Mini Cooper vs. Volvo S60

I’ve had a Volvo S60 for a few months now and that time has overlapped with the end of the lease on my Mini. So a comparison is apt for any potential car buyers and/or people with nothing better to read.
• Size. I thought I liked small cars like the Mini until I drove a big car. The Volvo is so much more comfortable. In the Volvo it’s like I’m floating down the road in a giant marshmallow cloud whereas the Mini was like riding down a rocky slope in a rusty bathtub with an acetic-acid-lubricated condom full of razor blades half-way up your ass.
• Comments. With the Mini I’d get “u have a mini? omg, wat a cute car lawls” With the Volvo it’s, “but you’re not a middle-aged woman…are you?”
• Stereos. The Mini’s stereo was better in that it worked all the time. The Volvo’s stereo sounds better, but only when it works.
• Ownership vs. leasing. Mini sent me an invoice at lease-end for $450 in damages. For one scratch. In comparison, I bought the Volvo outright so I can defecate in the trunk of it every day for years and it won’t cost me a damn thing.
• Influence on life choices. This is a weird one. The plan was to look for a bigger apartment once I got my new car figured out. When I had the Mini I wanted to live further Downtown. I swear as soon as I got the Volvo, I had the opposite desire. Also, I feel like I need to switch to a higher-class of prostitute now.

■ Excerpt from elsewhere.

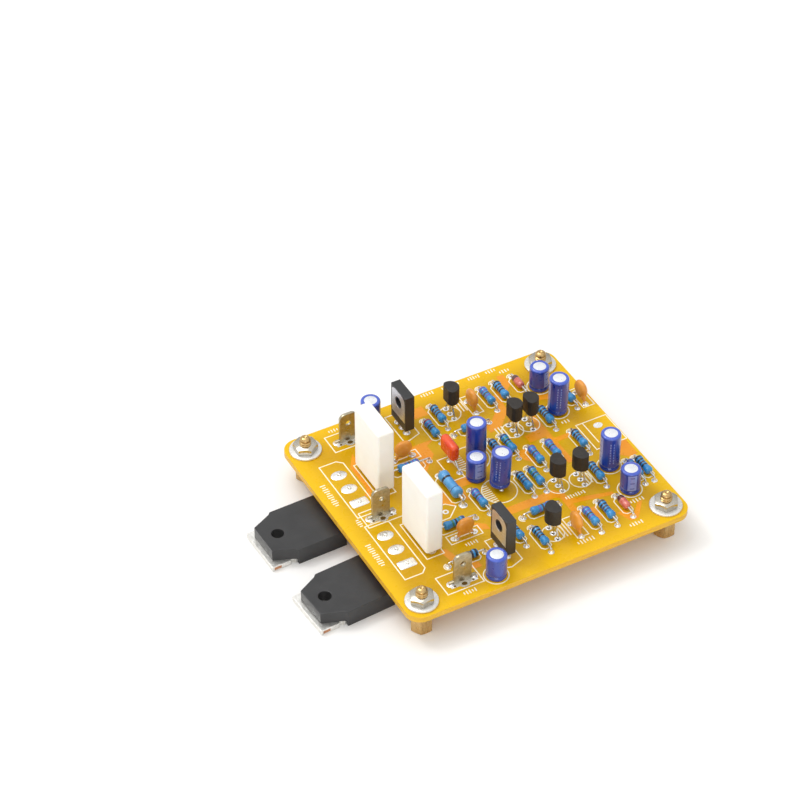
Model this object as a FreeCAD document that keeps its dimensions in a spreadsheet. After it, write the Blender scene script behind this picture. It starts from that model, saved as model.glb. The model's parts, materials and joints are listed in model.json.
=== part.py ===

• Winter. The Mini’s lighter weight and better traction control helps it get up hills better. The Volvo is Swedish though so it just feels more right. And the heated seats keep my Swedish meatballs nice and toasty.
• Dead bodies. The Mini could fit 3 or maybe 4 if they were children or Asians. The Volvo can hold at least 6. Four strapped in as passengers, two in the trunk. This will result in a 50% increase in overall dead body haululation over the next few years.
• You don’t want to read any more of this I’m pretty sure.
(Huge props to Earl for getting me a car that will undoubtedly smell awful very soon.)